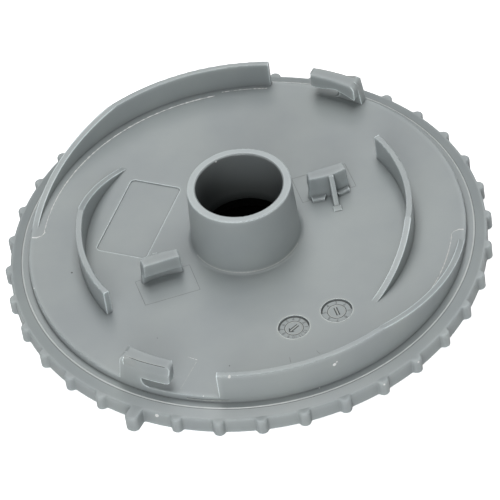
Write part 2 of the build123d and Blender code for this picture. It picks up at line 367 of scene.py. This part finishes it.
def floor_material():
    """Pale floor that the camera sees as white, with the part's shadow kept and painted shade, a
    near-black tone, below it.
    """
    material, nodes, links = new_material("pale_floor")
    place = nodes.new("ShaderNodeTexCoord")
    reach = nodes.new("ShaderNodeVectorMath")
    reach.operation = "LENGTH"
    links.new(place.outputs["Object"], reach.inputs[0])
    covered = mapped(nodes, links, reach.outputs["Value"], COVERED_R * MM, OPEN_R * MM, 0.0, 1.0)
    tone = nodes.new("ShaderNodeMix")
    tone.data_type = "RGBA"
    tone.inputs["A"].default_value = grey(COVERED_SHADE_TONE)
    tone.inputs["B"].default_value = grey(OPEN_TONE)
    links.new(covered, tone.inputs["Factor"])
    diffuse = nodes.new("ShaderNodeBsdfDiffuse")
    links.new(tone.outputs["Result"], diffuse.inputs["Color"])
    path = nodes.new("ShaderNodeLightPath")
    strength = nodes.new("ShaderNodeMath")
    strength.operation = "MULTIPLY"
    links.new(path.outputs["Is Camera Ray"], strength.inputs[0])
    links.new(covered, strength.inputs[1])
    glow = nodes.new("ShaderNodeEmission")
    glow.inputs["Color"].default_value = grey(FLOOR_GLOW)
    links.new(strength.outputs["Value"], glow.inputs["Strength"])
    both = nodes.new("ShaderNodeAddShader")
    links.new(diffuse.outputs[0], both.inputs[0])
    links.new(glow.outputs[0], both.inputs[1])
    output = nodes.new("ShaderNodeOutputMaterial")
    links.new(both.outputs[0], output.inputs["Surface"])
    return material


def settle(point):
    """The nearest place on the moulding to a point in millimetres, with the surface's direction."""
    place, normal, _, _ = skin.find_nearest(Vector(point) * MM)
    return place, normal


def keep(name, build, material):
    """A finished piece of the moulding, attached to the root body."""
    mesh = bpy.data.meshes.new(name)
    build.normal_update()
    build.to_mesh(mesh)
    build.free()
    piece = bpy.data.objects.new(name, mesh)
    bpy.context.scene.collection.objects.link(piece)
    mesh.materials.append(material)
    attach(piece, "root")


def loft(build, rings, closed=False):
    """Faces from ring to ring, which meet at the ends where closed is set and are capped otherwise."""
    pairs = list(zip(rings, rings[1:]))
    if closed:
        pairs.append((rings[-1], rings[0]))
    else:
        build.faces.new(rings[0])
        build.faces.new(list(reversed(rings[-1])))
    for first, second in pairs:
        for i in range(len(first)):
            j = (i + 1) % len(first)
            build.faces.new((first[i], second[i], second[j], first[j]))


def ridge(build, points, width, height, closed=False, ragged=0.0):
    """A low rounded ridge along points on the moulding; ragged makes it swell and fade."""
    seats = [settle(point) for point in points]
    count = len(seats)
    rings = []
    for i, (place, normal) in enumerate(seats):
        before = seats[(i - 1) % count if closed else max(i - 1, 0)][0]
        after = seats[(i + 1) % count if closed else min(i + 1, count - 1)][0]
        side = (after - before).cross(normal).normalized()
        swell = 1.0 + ragged * draw.uniform(-1.0, 1.0)
        half = width * MM / 2 * swell
        top = height * MM * swell
        foot = -SINK * MM
        across = ((-1.0, foot), (-0.6, top * 0.7), (0.0, top), (0.6, top * 0.7), (1.0, foot))
        rings.append([build.verts.new(place + side * half * a + normal * b) for a, b in across])
    loft(build, rings, closed)


def ridge_piece(name, material, points, **form):
    """A piece that is one ridge."""
    build = bmesh.new()
    ridge(build, points, **form)
    keep(name, build, material)


def dome(build, point, radius, height, squash=1.0, twist=0.0):
    """A small flat dome on the moulding: a speck, a burr or a nick's raised lip."""
    place, normal = settle(point)
    along = normal.orthogonal().normalized()
    side = normal.cross(along)
    steps = 10
    rings = []
    for share, rise in ((1.0, -SINK * MM), (0.75, height * MM * 0.7), (0.35, height * MM)):
        ring = []
        for i in range(steps):
            angle = 2 * pi * i / steps + twist
            out = along * cos(angle) * radius * MM + side * sin(angle) * radius * MM * squash
            ring.append(build.verts.new(place + out * share + normal * rise))
        rings.append(ring)
    loft(build, rings[::-1])


def polar(radius, angle, height):
    """A point from its radius and angle round the hub."""
    return (radius * cos(radians(angle)), radius * sin(radians(angle)), height)


def arc(radius, height, start, end, step=1.0):
    """Points round the hub from one angle to another."""
    count = max(2, round(abs(end - start) / step) + 1)
    return [polar(radius, start + (end - start) * i / (count - 1), height) for i in range(count)]


def line(start, end, height, step=0.8):
    """Points on a straight line."""
    first, last = Vector((*start, height)), Vector((*end, height))
    count = max(2, round((last - first).length / step) + 1)
    return [tuple(first.lerp(last, i / (count - 1))) for i in range(count)]


def half_turned(points):
    """Points turned half a turn about the hub."""
    return [(-x, -y, z) for x, y, z in points]


def crest_lines():
    """The rim's parting line: a fin on the crest, coloured bright as a painted highlight, and the thin
    gap beside it, darker as painted shade.
    """
    fin = arc(CREST_R - CREST_FIN_IN, SHOULDER_Z, 0, 359)
    ridge_piece("crest_fin_glint", glint, fin, width=0.42, height=0.14, closed=True, ragged=0.12)
    gap = arc(CREST_R + CREST_GAP_OUT, SHOULDER_Z - CREST_GAP_DROP, 0, 359)
    ridge_piece("crest_gap_shade", faint, gap, width=0.2, height=0.02, closed=True)


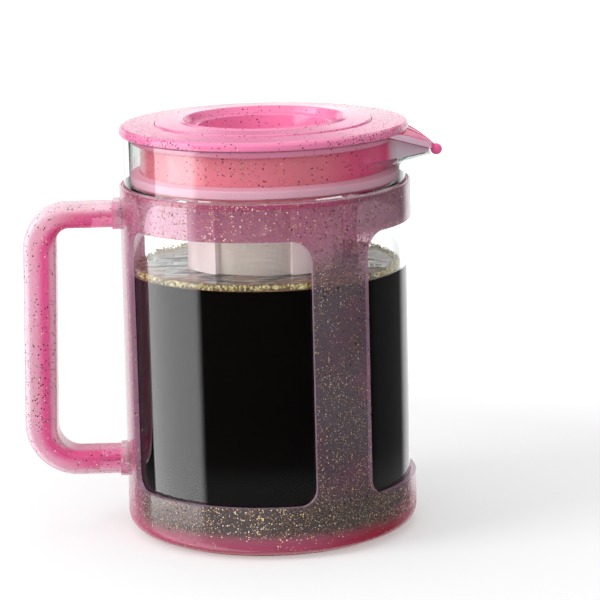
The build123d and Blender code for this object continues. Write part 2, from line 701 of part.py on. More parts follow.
def filter_frame():
    """The filter's moulding: a top ring with bayonet lugs, four channel-shaped legs, a hoop and
    the ring that the base turns onto."""
    frame = turned(
        [
            (LEG_IN_R, SPIGOT_Z),
            (SPIGOT_R, SPIGOT_Z),
            (SPIGOT_R, FILTER_FOOT_Z),
            (FILTER_R, FILTER_FOOT_Z),
            (FILTER_R, FILTER_TOP_Z),
            (TOP_RING_IN_R, FILTER_TOP_Z),
            (TOP_RING_IN_R, TOP_RING_Z),
            (LEG_IN_R, TOP_RING_Z),
        ]
    )
    outer = FILTER_R + CUT
    inner = LEG_IN_R - CUT
    hoop_top = HOOP_Z + HOOP_H
    arc = 360 / LEG_COUNT - LEG_ARC
    for direction in spread(LEG_COUNT, FILTER_TURN + 180 / LEG_COUNT):
        frame -= sector(outer, inner, WINDOW_BASE_Z, HOOP_Z, direction, arc)
        frame -= sector(outer, inner, hoop_top, TOP_RING_Z, direction, arc)
        frame -= sector(outer, MESH_R + HOOP_T / 2, HOOP_Z, hoop_top, direction, arc)
        frame -= sector(MESH_R - HOOP_T / 2, inner, HOOP_Z, hoop_top, direction, arc)
    hollow_arc = LEG_ARC - 2 * LEG_SIDE_ARC
    for direction in spread(LEG_COUNT, FILTER_TURN):
        frame -= sector(
            FILTER_R - LEG_SKIN, inner, WINDOW_BASE_Z, TOP_RING_Z - LEG_SKIN, direction, hollow_arc
        )
    upper = spread(LUG_COUNT, FILTER_TURN)
    root = FILTER_R - TOP_RING_WALL / 2
    for lug in lug_ring(FILTER_R + LUG_REACH, root, LUG_Z, LUG_Z + LUG_H, upper, LUG_ARC):
        frame += lug
    base_lug_z = SPIGOT_Z + BASE_LUG_Z
    base_lug_r = SPIGOT_R + BASE_LUG_REACH
    root = (SPIGOT_R + LEG_IN_R) / 2
    for lug in lug_ring(base_lug_r, root, base_lug_z, base_lug_z + BASE_LUG_H, upper, LUG_ARC):
        frame += lug
    return frame


def filter_mesh():
    """The fine mesh: one panel in each opening between two legs, above and below the hoop."""
    panels = []
    arc = 360 / LEG_COUNT - LEG_ARC
    tiers = [(WINDOW_BASE_Z, HOOP_Z), (HOOP_Z + HOOP_H, TOP_RING_Z)]
    for direction in spread(LEG_COUNT, FILTER_TURN + 180 / LEG_COUNT):
        for low, high in tiers:
            panels.append(sector(MESH_R, MESH_R - MESH_T, low, high, direction, arc))
    return panels


def filter_gasket():
    """The soft washer between the filter's top ring and the lid."""
    return ring(FILTER_R, FILTER_R - FILTER_GASKET_W, FILTER_GASKET_Z, FILTER_GASKET_Z + FILTER_GASKET_T)


def filter_base():
    """The filter's floor, a dish that turns onto the spigot with a bayonet."""
    dish = turned(
        [
            (0, BASE_Z),
            (BASE_R, BASE_Z),
            (BASE_R, BASE_TOP_Z),
            (BASE_IN_R, BASE_TOP_Z),
            (BASE_IN_R, BASE_FLOOR_Z),
            (0, BASE_FLOOR_Z),
        ],
        {1: BASE_EDGE},
    )
    groove_r = SPIGOT_R + BASE_LUG_REACH + LOOSE
    lug_z = SPIGOT_Z + BASE_LUG_Z
    lug_top = lug_z + BASE_LUG_H
    dish -= ring(groove_r, SPIGOT_R, lug_z - LOOSE, lug_top + LOOSE)
    free = spread(LUG_COUNT, FILTER_TURN - TWIST)
    arc = LUG_ARC + 2 * NOTCH_PLAY
    for notch in lug_ring(groove_r, SPIGOT_R, lug_z, BASE_TOP_Z + CUT, free, arc):
        dish -= notch
    return dish


def base_gasket():
    """The soft washer between the spigot and the base's floor."""
    return ring(SPIGOT_R, LEG_IN_R, BASE_FLOOR_Z, BASE_FLOOR_Z + BASE_GASKET_T)


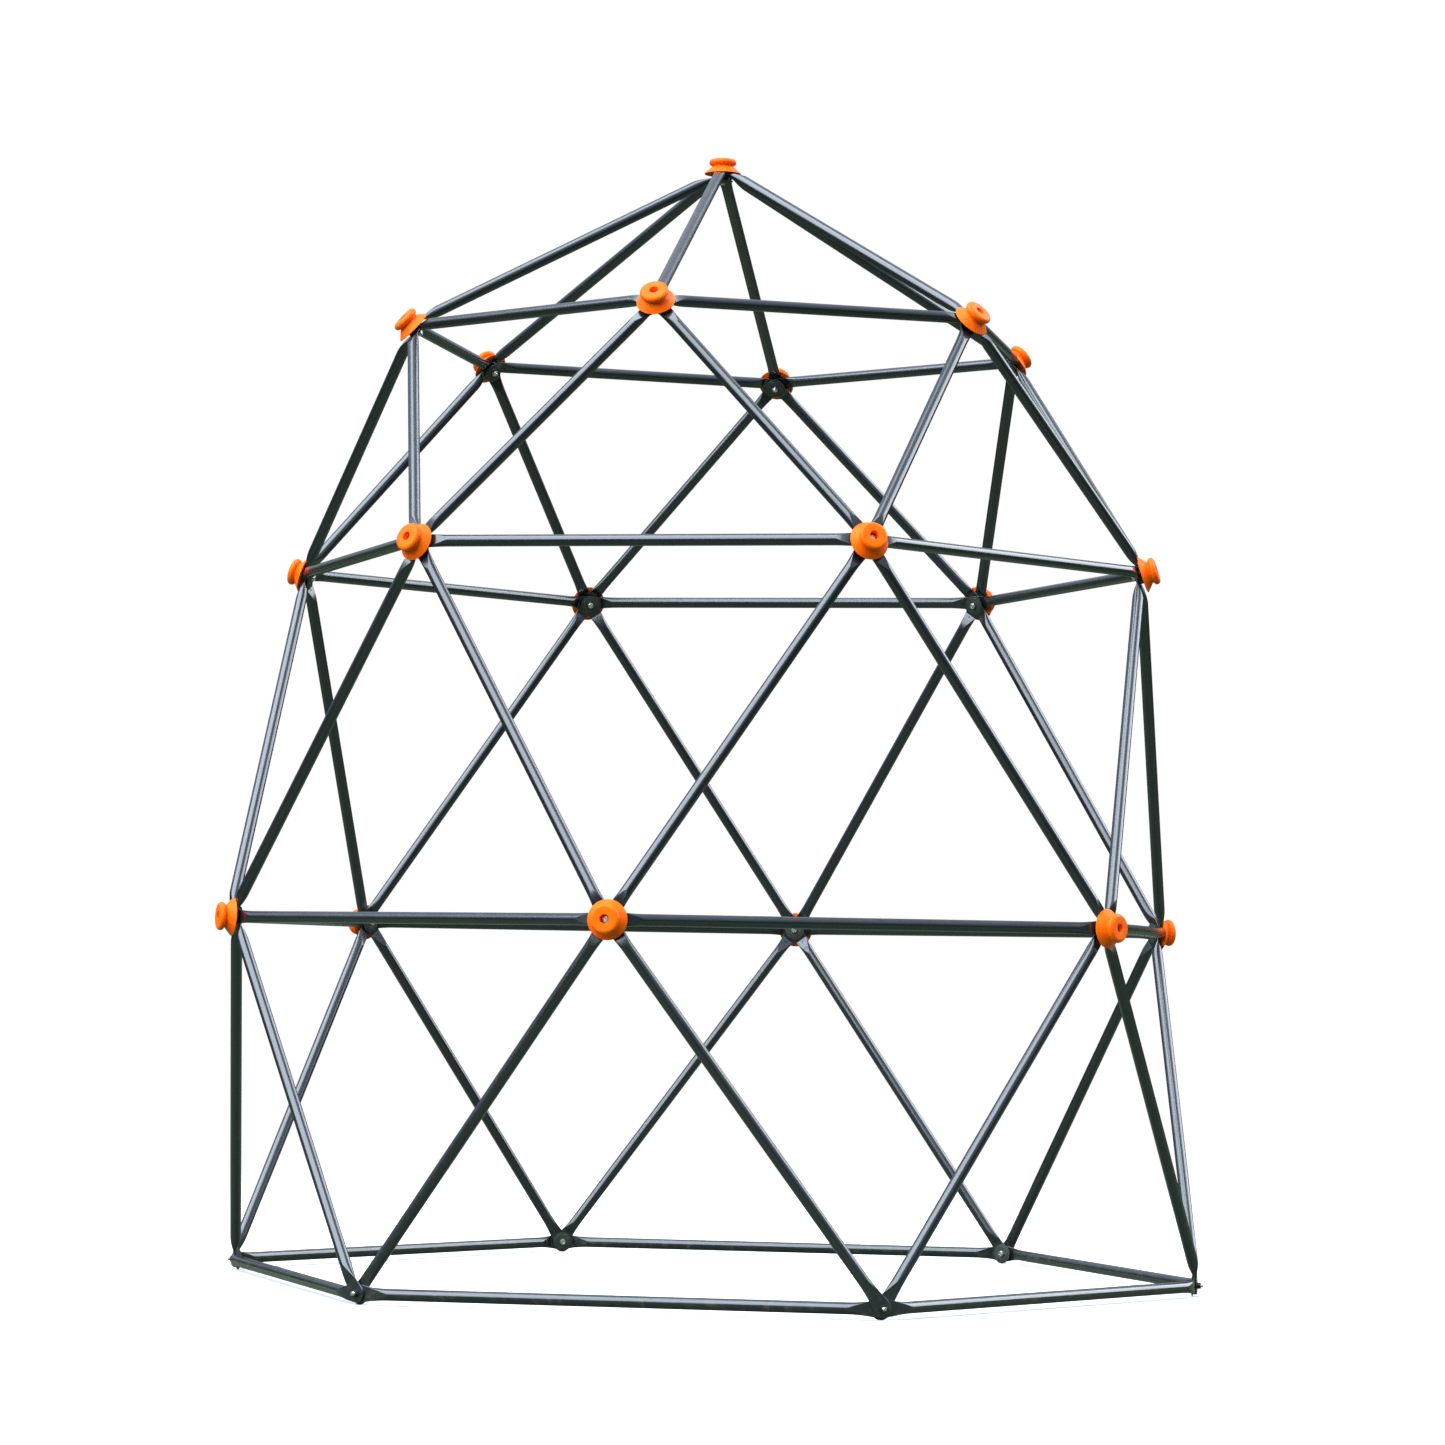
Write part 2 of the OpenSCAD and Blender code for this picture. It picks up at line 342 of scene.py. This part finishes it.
def end_sections(seat, leave, axis):
    """Sections from the tip of a flat end to the round tube, as (centre, wide, thick, distance)."""
    point, normal = seat
    wide = np.cross(normal, leave)
    bend = point + leave * BEND_AT
    rows = []
    for angle in (88, 80, 70, 60, 50, 40, 30, 20, 10, 0):
        d = -TIP_R * math.sin(math.radians(angle))
        rows.append((point + leave * d, wide, normal, d))
    for d in np.linspace(0, BEND_AT - BEND_EASE, FLAT_STEPS)[1:]:
        rows.append((point + leave * d, wide, normal, d))
    for t in np.linspace(0, 1, BEND_STEPS)[1:-1]:
        centre = bend - leave * BEND_EASE * (1 - t) ** 2 + axis * BEND_EASE * t ** 2
        tangent = unit(leave * (1 - t) + axis * t)
        rows.append((centre, *section_axes(wide, tangent), BEND_AT + BEND_EASE * (2 * t - 1)))
    for s in np.linspace(BEND_EASE, TAPER, TAPER_STEPS):
        rows.append((bend + axis * s, *section_axes(wide, axis), BEND_AT + s))
    return rows


def section_axes(wide, tangent):
    side = unit(across(wide, tangent))
    return side, np.cross(tangent, side)


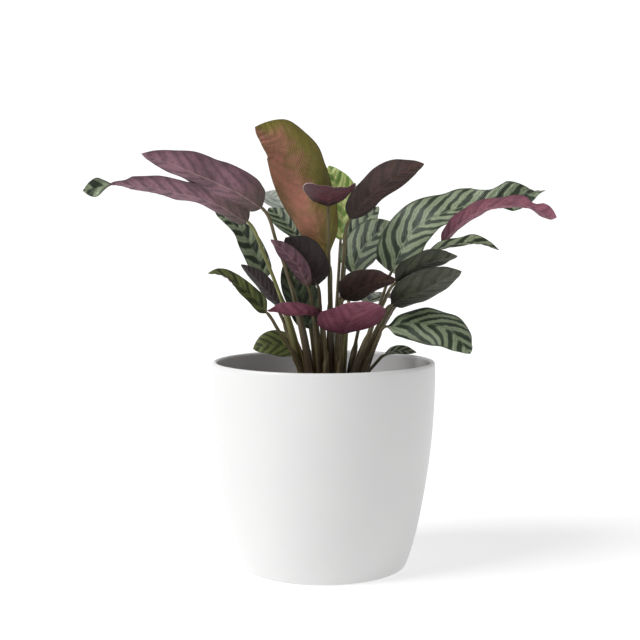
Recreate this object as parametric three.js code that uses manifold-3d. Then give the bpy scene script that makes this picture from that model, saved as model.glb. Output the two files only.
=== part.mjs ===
// A ctenanthe in its nursery pot, stood in a round white cover pot.
// Millimetres, +Z up, front towards -Y. The origin is the centre of the cover pot's underside.
import * as THREE from "three";
import Module from "manifold-3d";

const wasm = await Module();
wasm.setup();

const GAP = 0.3; // between pieces that rest on each other

// Cover pot
const POT_RIM_RADIUS = 75;
const POT_HEIGHT = 139;
const POT_WALL = 3.2;
const POT_FLOOR = 4;
const POT_FOOT_RADIUS = 54;
const POT_SEGMENTS = 48;
// Radius and height of the outside, from just above the rounded foot to the start of the lip.
const POT_OUTSIDE = [
  [57, 4],
  [62.7, 23],
  [69.1, 56],
  [73.3, 90],
  [POT_RIM_RADIUS, 122],
  [POT_RIM_RADIUS, POT_HEIGHT - POT_WALL / 2],
];
const POT_OUTSIDE_STEPS = 9;

// Nursery pot
const INNER_RIM_RADIUS = 60;
const INNER_BASE_RADIUS = 43;
const INNER_HEIGHT = 110;
const INNER_WALL = 1.2;
const INNER_COLLAR = 12; // height of the wider band below its rim
const INNER_STEP = 2.5; // how far the collar stands out from the wall below it
const INNER_SEGMENTS = 36;
const DRAIN_HOLES = 8;
const DRAIN_RADIUS = 5;
const DRAIN_RING = 30;

// Soil
const SOIL_BELOW_RIM = 9;
const SOIL_SEGMENTS = 36;

// Leaf stalks
const STEM_SIDES = 6;
const STEM_RINGS = 7;
const SHEATH_RADIUS = 2.3; // at the soil
const STALK_RADIUS = 1.4; // at the blade
const FOOT_SPACING = 5.2;
const CLUMP_X = 5;
const CLUMP_RADIUS = 14.5;
const LEAN_AT_EDGE = 0.4; // sideways for each millimetre up, of the outermost stalks

// Leaf blades
const BLADE_THICKNESS = 0.8;
// How far along the blade, and the share of its half width there.
const BLADE_OUTLINE = [
  [0.015, 0.1],
  [0.07, 0.52],
  [0.17, 0.82],
  [0.31, 0.97],
  [0.47, 1],
  [0.63, 0.94],
  [0.78, 0.75],
  [0.91, 0.4],
  [0.98, 0.12],
];
// Places across the blade between one edge (1) and the other (-1).
const ACROSS = [0.6, 0.2, -0.2, -0.6];

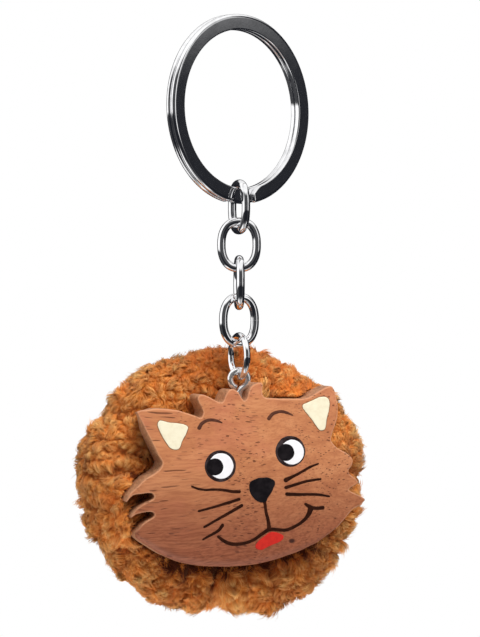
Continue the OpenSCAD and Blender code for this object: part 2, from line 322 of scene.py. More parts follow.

* EXERCISE PROMPT: Above are the records. Print exactly, and only, the lines from the line with "The build123d and Blender code for this object" to the line with "return frame", both inclusive.

* REPLY TO THE TASK:
The build123d and Blender code for this object continues. Write part 2, from line 701 of part.py on. More parts follow.
def filter_frame():
    """The filter's moulding: a top ring with bayonet lugs, four channel-shaped legs, a hoop and
    the ring that the base turns onto."""
    frame = turned(
        [
            (LEG_IN_R, SPIGOT_Z),
            (SPIGOT_R, SPIGOT_Z),
            (SPIGOT_R, FILTER_FOOT_Z),
            (FILTER_R, FILTER_FOOT_Z),
            (FILTER_R, FILTER_TOP_Z),
            (TOP_RING_IN_R, FILTER_TOP_Z),
            (TOP_RING_IN_R, TOP_RING_Z),
            (LEG_IN_R, TOP_RING_Z),
        ]
    )
    outer = FILTER_R + CUT
    inner = LEG_IN_R - CUT
    hoop_top = HOOP_Z + HOOP_H
    arc = 360 / LEG_COUNT - LEG_ARC
    for direction in spread(LEG_COUNT, FILTER_TURN + 180 / LEG_COUNT):
        frame -= sector(outer, inner, WINDOW_BASE_Z, HOOP_Z, direction, arc)
        frame -= sector(outer, inner, hoop_top, TOP_RING_Z, direction, arc)
        frame -= sector(outer, MESH_R + HOOP_T / 2, HOOP_Z, hoop_top, direction, arc)
        frame -= sector(MESH_R - HOOP_T / 2, inner, HOOP_Z, hoop_top, direction, arc)
    hollow_arc = LEG_ARC - 2 * LEG_SIDE_ARC
    for direction in spread(LEG_COUNT, FILTER_TURN):
        frame -= sector(
            FILTER_R - LEG_SKIN, inner, WINDOW_BASE_Z, TOP_RING_Z - LEG_SKIN, direction, hollow_arc
        )
    upper = spread(LUG_COUNT, FILTER_TURN)
    root = FILTER_R - TOP_RING_WALL / 2
    for lug in lug_ring(FILTER_R + LUG_REACH, root, LUG_Z, LUG_Z + LUG_H, upper, LUG_ARC):
        frame += lug
    base_lug_z = SPIGOT_Z + BASE_LUG_Z
    base_lug_r = SPIGOT_R + BASE_LUG_REACH
    root = (SPIGOT_R + LEG_IN_R) / 2
    for lug in lug_ring(base_lug_r, root, base_lug_z, base_lug_z + BASE_LUG_H, upper, LUG_ARC):
        frame += lug
    return frame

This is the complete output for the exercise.